Answer to Question #140416 in Calculus for Mathew

Definition: A function $f:Dom(f)\to \mathbb{R}$ is said to be uniformly continuous if given $\epsilon >0$ , there exists $\delta>0$ such that whenever $|x-y|<\delta, |f(x)-f(y)|<\epsilon \forall x,y\in Dom(f)$ .

We want to show that there exists $\epsilon>0$ such that for every $\delta >0 \exist x,y\in\mathbb{R}$ such that $|x-y|<\delta$ but, $|f(x)-f(y)|\geq\epsilon$ . That is, $|x^2-y^2|\geq\epsilon$

Since $f(x)=x^2$ ,

$|f(x)-f(y)|=|x^2-y^2| =|(x-y)(x+y)|\\ =|x-y||x+y|$ .

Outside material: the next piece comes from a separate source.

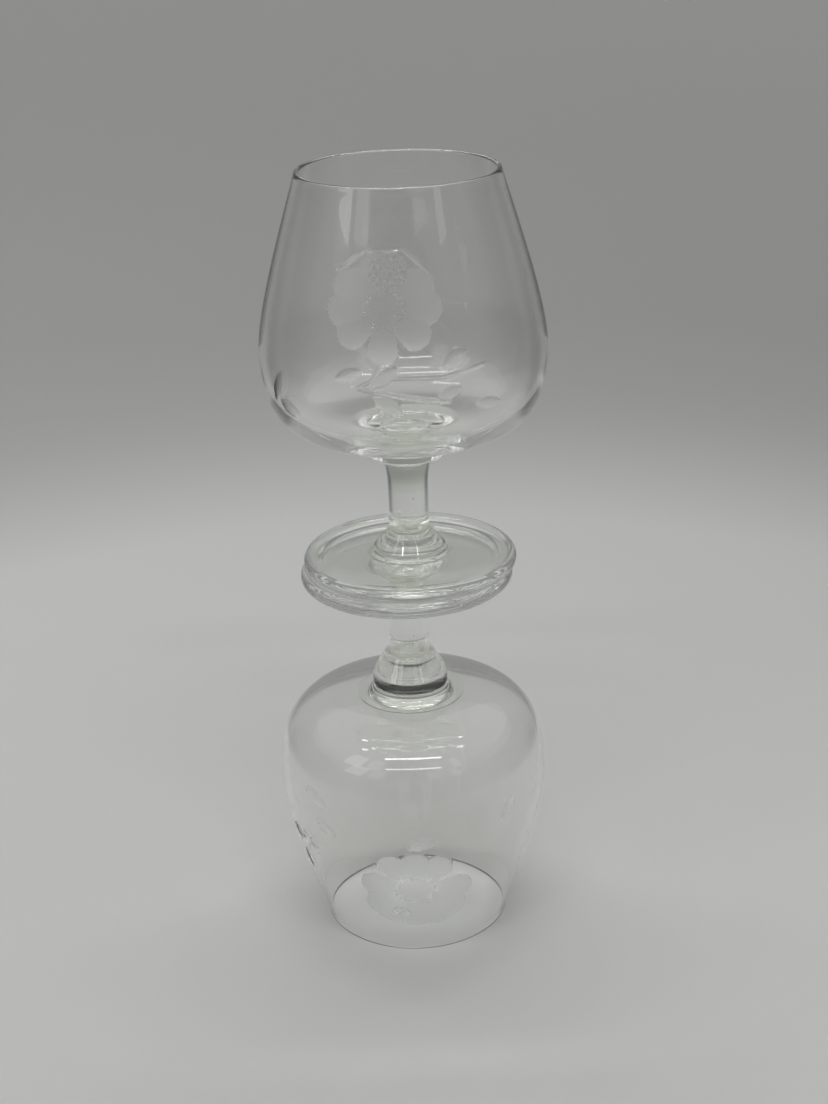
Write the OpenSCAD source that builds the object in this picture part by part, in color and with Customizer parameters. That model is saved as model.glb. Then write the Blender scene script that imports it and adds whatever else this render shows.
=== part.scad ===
// Two matching short-stemmed goblets kept as a stacked pair. The lower one stands upside
// down on its rim, and the upper one stands upright on the lower one's foot.
// Each goblet is a bowl, a solid stem with a stepped collar at both ends, and a disc foot.
// Every piece is turned about the goblet's own axis and meets the next on a flat joint.
// Each goblet is drawn upright with the underside of its foot at z = 0, and then placed.

/* [Goblet] */
// Height of one goblet, from the foot's underside to the rim
glass_h = 120; // [112:0.5:130]
// How far apart the two axes stand, because the upper foot sits a little off centre
axis_offset = 1.2; // [0:0.1:2]

/* [Bowl] */
// Outer radius at the rim
rim_r = 29.2; // [26:0.1:32]
// Outer radius at the widest place
belly_r = 41.9; // [39:0.1:45]
// Height of the widest place
belly_z = 69.5; // [68:0.5:74]
// Lean of the wall at the rim, inwards from upright, in degrees
rim_lean = 15; // [8:1:20]
// Wall thickness at the rim
rim_wall = 1.3; // [1.2:0.1:2]
// Wall thickness at the widest place
belly_wall = 2.4; // [1.6:0.1:3]
// Thickness of the bowl's floor on the axis
floor_wall = 3; // [2.5:0.1:5]
// Rounding of the two edges of the rim
lip_round = 0.4; // [0.2:0.05:0.5]

/* [Stem] */
// Radius of the stem between its collars
stem_r = 6.05; // [5:0.05:7]
// Height of the stem's lower end
stem_low_z = 14; // [13:0.5:16]
// Height of the stem's upper end
stem_high_z = 25; // [22:0.5:28]

/* [Collars] */
// Radius of the collar's spread base, where it meets the foot
foot_collar_r = 13.2; // [12:0.1:14]
// Height of the foot collar's conical step, with its spread base
foot_dome_h = 5.7; // [4.5:0.1:6.5]
// Radius of the collar's spread base, where it meets the bowl
bowl_collar_r = 16.6; // [15.5:0.1:18]
// Height of the lower goblet's bowl collar, up to its cone's top; the pair don't quite match
lower_dome_h = 13.8; // [12:0.1:14.5]
// Height of the upper goblet's bowl collar, up to its cone's top
upper_dome_h = 9.2; // [8.5:0.1:11]

/* [Foot] */
// Radius of the foot
foot_r = 32.3; // [30:0.1:36]
// Thickness of the foot, which has a fully rounded edge
foot_t = 4.8; // [4:0.1:6]
// Depth of the shallow hollow in the foot's underside
hollow_depth = 0.8; // [0.2:0.1:1]
// Radius of that hollow
hollow_r = 27; // [20:0.5:27.5]

/* [Hidden] */

$fn = 128;
glass_colour = [0.80, 0.84, 0.81, 0.5];
stem_colour = [0.72, 0.78, 0.74, 0.6];

bowl_z = 43;                        // height of the bowl's underside
curve_steps = 28;                   // straight pieces in each long curve of the bowl
edge_steps = 8;                     // straight pieces in each small rounding
rim_run = 8;                        // length of nearly straight wall below the rim
belly_rise = 12;                    // how long the wall stays upright above the widest place
belly_drop = 26;                    // and below it
floor_run = 12;                     // how far the underside stays level outside the collar

base_edge_h = 0.3;                  // thickness of a collar's spread base at its rim
foot_spread = 2.3;                  // how far the foot collar's base spreads beyond its cone
bowl_spread = 5;                    // and the bowl collar's
foot_edge_z = 1.6;                  // height of the cone's lower edge, on the foot collar
bowl_edge_z = 7;                    // and on the bowl collar
fillet_h = 4;                       // greatest height of the hollow curve of the spread
ledge_r = 7.5;                      // radius of a cone's top edge
neck_r = 7.1;                       // radius of the neck where it leaves the cone
neck_flare = 0.4;                   // how far the neck stays proud of the stem

// Points along a cubic Bezier curve with control points p
function bezier(p, n) = [
    for (i = [0:n]) let (u = i / n, v = 1 - u)
        v * v * v * p[0] + 3 * v * v * u * p[1] + 3 * v * u * u * p[2] + u * u * u * p[3]
];

// Points along an arc about c, from angle a to angle b
function arc(c, r, a, b, n) = [
    for (i = [0:n]) let (t = a + (b - a) * i / n) c + r * [cos(t), sin(t)]
];

// Centre of the rounding of the rim's outer edge, and of its inner edge
lip_out = [rim_r - lip_round, glass_h - lip_round];
lip_in = [rim_r - rim_wall + lip_round, glass_h - lip_round];

// Half outline of the bowl's outside, from the collar up to the rim
function bowl_outside() = let (
    top = lip_out + lip_round * [cos(rim_lean), sin(rim_lean)],
    down = rim_run * [sin(rim_lean), -cos(rim_lean)]
) concat(
    bezier([[bowl_collar_r, bowl_z], [bowl_collar_r + floor_run, bowl_z],
            [belly_r, belly_z - belly_drop], [belly_r, belly_z]], curve_steps),
    bezier([[belly_r, belly_z], [belly_r, belly_z + belly_rise], top + down, top], curve_steps)
);

// Half outline of the bowl's inside, from the rim down to the axis
function bowl_inside() = let (
    inner_r = belly_r - belly_wall,
    floor_z = bowl_z + floor_wall,
    top = lip_in - lip_round * [cos(rim_lean), sin(rim_lean)],
    down = rim_run * [sin(rim_lean), -cos(rim_lean)]
) concat(
    bezier([top, top + down, [inner_r, belly_z + belly_rise], [inner_r, belly_z]], curve_steps),
    bezier([[inner_r, belly_z], [inner_r, belly_z - belly_drop + belly_wall],
            [bowl_collar_r + floor_run, floor_z], [0, floor_z]], curve_steps)
);

module bowl() {
    color(glass_colour) rotate_extrude() polygon(concat(
        [[0, bowl_z]],
        bowl_outside(),
        arc(lip_out, lip_round, rim_lean, 90, edge_steps),
        arc(lip_in, lip_round, 90, 180 + rim_lean, edge_steps),
        bowl_inside()
    ));
}

// A stepped collar standing on its spread base at z = 0: a hollow curve up from the base, a
// cone from edge_z up to dome_h, and a neck that narrows smoothly into the stem at height h
module collar(base_r, spread, edge_z, dome_h, h) {
    wall_r = base_r - spread;
    fillet_z = min(edge_z - 0.4, fillet_h);
    neck_run = h - dome_h;
    color(stem_colour) rotate_extrude() polygon(concat(
        [[0, 0], [base_r, 0]],
        bezier([[base_r, base_edge_h], [wall_r + 0.6, base_edge_h + 0.1],
                [wall_r, 0.6 * fillet_z], [wall_r, fillet_z]], edge_steps),
        bezier([[wall_r, edge_z - 0.3], [wall_r, edge_z], [wall_r - 0.1, edge_z + 0.25],
                [wall_r - 0.3, edge_z + 0.5]], edge_steps),
        bezier([[ledge_r + 0.4, dome_h - 0.45], [ledge_r + 0.25, dome_h - 0.25],
                [ledge_r + 0.15, dome_h], [ledge_r, dome_h]], edge_steps),
        bezier([[neck_r, dome_h + 0.1], [stem_r + neck_flare, dome_h + neck_run / 3],
                [stem_r, dome_h + neck_run / 2], [stem_r, h]], curve_steps),
        [[0, h]]
    ));
}

module bowl_collar(dome_h) {
    translate([0, 0, bowl_z]) mirror([0, 0, 1])
        collar(bowl_collar_r, bowl_spread, bowl_edge_z, dome_h, bowl_z - stem_high_z);
}

module foot_collar() {
    translate([0, 0, foot_t])
        collar(foot_collar_r, foot_spread, foot_edge_z, foot_dome_h, stem_low_z - foot_t);
}

module stem() {
    color(stem_colour) translate([0, 0, stem_low_z])
        cylinder(r = stem_r, h = stem_high_z - stem_low_z);
}

module foot() {
    edge_r = foot_t / 2;
    color(glass_colour) rotate_extrude() polygon(concat(
        [[0, hollow_depth]],
        bezier([[0, hollow_depth], [hollow_r * 0.6, hollow_depth],
                [hollow_r - 2, hollow_depth], [hollow_r, 0]], curve_steps),
        arc([foot_r - edge_r, edge_r], edge_r, -90, 90, 2 * edge_steps),
        [[0, foot_t]]
    ));
}

// Upright, standing on the lower goblet's foot
module place_upper() {
    translate([axis_offset / 2, 0, glass_h]) children();
}

// Turned over, standing on its rim
module place_lower() {
    translate([-axis_offset / 2, 0, glass_h]) rotate([180, 0, 0]) children();
}

place_lower() bowl();  // lower_bowl
place_lower() bowl_collar(lower_dome_h);  // lower_bowl_collar
place_lower() stem();  // lower_stem
place_lower() foot_collar();  // lower_foot_collar
place_lower() foot();  // lower_foot
place_upper() bowl();  // upper_bowl
place_upper() bowl_collar(upper_dome_h);  // upper_bowl_collar
place_upper() stem();  // upper_stem
place_upper() foot_collar();  // upper_foot_collar
place_upper() foot();  // upper_foot
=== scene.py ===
"""A stacked pair of wheel-engraved goblets: the looks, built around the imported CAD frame.

Each goblet's pieces are turned from the same outlines as the CAD, at the places that the frame
gives. The engraving is real geometry in the outside of each bowl, with a matte mask beside it.
Outlines and engraving are in millimetres and degrees: a height is measured from the underside
of that goblet's own foot, and an azimuth is 0 towards -Y and 90 towards +X.
"""
import math

import bpy
import numpy as np
from mathutils import Matrix, Vector


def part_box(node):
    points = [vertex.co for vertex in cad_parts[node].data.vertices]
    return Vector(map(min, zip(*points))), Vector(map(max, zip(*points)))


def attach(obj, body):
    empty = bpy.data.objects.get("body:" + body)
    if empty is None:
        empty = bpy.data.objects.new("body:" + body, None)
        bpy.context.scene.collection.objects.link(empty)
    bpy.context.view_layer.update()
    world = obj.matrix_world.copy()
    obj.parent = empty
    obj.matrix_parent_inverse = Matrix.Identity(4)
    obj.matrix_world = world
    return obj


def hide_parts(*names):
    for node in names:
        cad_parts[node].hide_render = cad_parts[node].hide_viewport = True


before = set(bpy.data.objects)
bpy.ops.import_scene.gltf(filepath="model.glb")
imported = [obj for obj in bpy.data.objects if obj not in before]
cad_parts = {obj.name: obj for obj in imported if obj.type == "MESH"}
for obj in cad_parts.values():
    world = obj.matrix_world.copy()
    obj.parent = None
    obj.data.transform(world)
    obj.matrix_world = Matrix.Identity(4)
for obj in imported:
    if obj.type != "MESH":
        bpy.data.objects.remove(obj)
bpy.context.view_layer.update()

MM = 0.001

# ---- Dimensions of one goblet, in millimetres -------------------------------------------
RIM_R, RIM_WALL, RIM_LEAN, LIP_ROUND = 29.2, 1.3, math.radians(15), 0.4
BELLY_R, BELLY_Z, BELLY_WALL = 41.9, 69.5, 2.4
BOWL_Z, FLOOR_WALL, GLASS_H = 43.0, 3.0, 120.0
RIM_RUN, BELLY_RISE, BELLY_DROP, FLOOR_RUN = 8.0, 12.0, 26.0, 12.0
STEM_R, STEM_LOW, STEM_HIGH = 6.05, 14.0, 25.0
FOOT_R, FOOT_T, HOLLOW_R, HOLLOW_DEPTH = 32.3, 4.8, 27.0, 0.8
FOOT_COLLAR_R, FOOT_SPREAD, FOOT_EDGE, FOOT_DOME = 13.2, 2.3, 1.6, 5.7
BOWL_COLLAR_R, BOWL_SPREAD, BOWL_EDGE = 16.6, 5.0, 7.0
BOWL_DOME = {"lower": 13.8, "upper": 9.2}
BASE_EDGE, FILLET = 0.3, 4.0
LEDGE_R, NECK_R, NECK_FLARE = 7.5, 7.1, 0.4
HAIR_GAP = 0.01  # left between the two feet, so that light meets glass, air and glass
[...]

Let $\epsilon=1$ , for any $\delta>0$ , consider $y=\frac{1}{\delta}$ ,

From $|x-y|<\delta,x=\delta+y$

We have,

$|x-y||x+y|=|\delta+y-y||\delta+y+y|\\=\delta\left(\delta+\frac{2}{\delta}\right)=\delta^2+2>1=\epsilon$

$\implies |x^2-y^2|>\epsilon$

Hence, $f(x)=x^2$ is not uniformly continuous on $\mathbb{R}$ .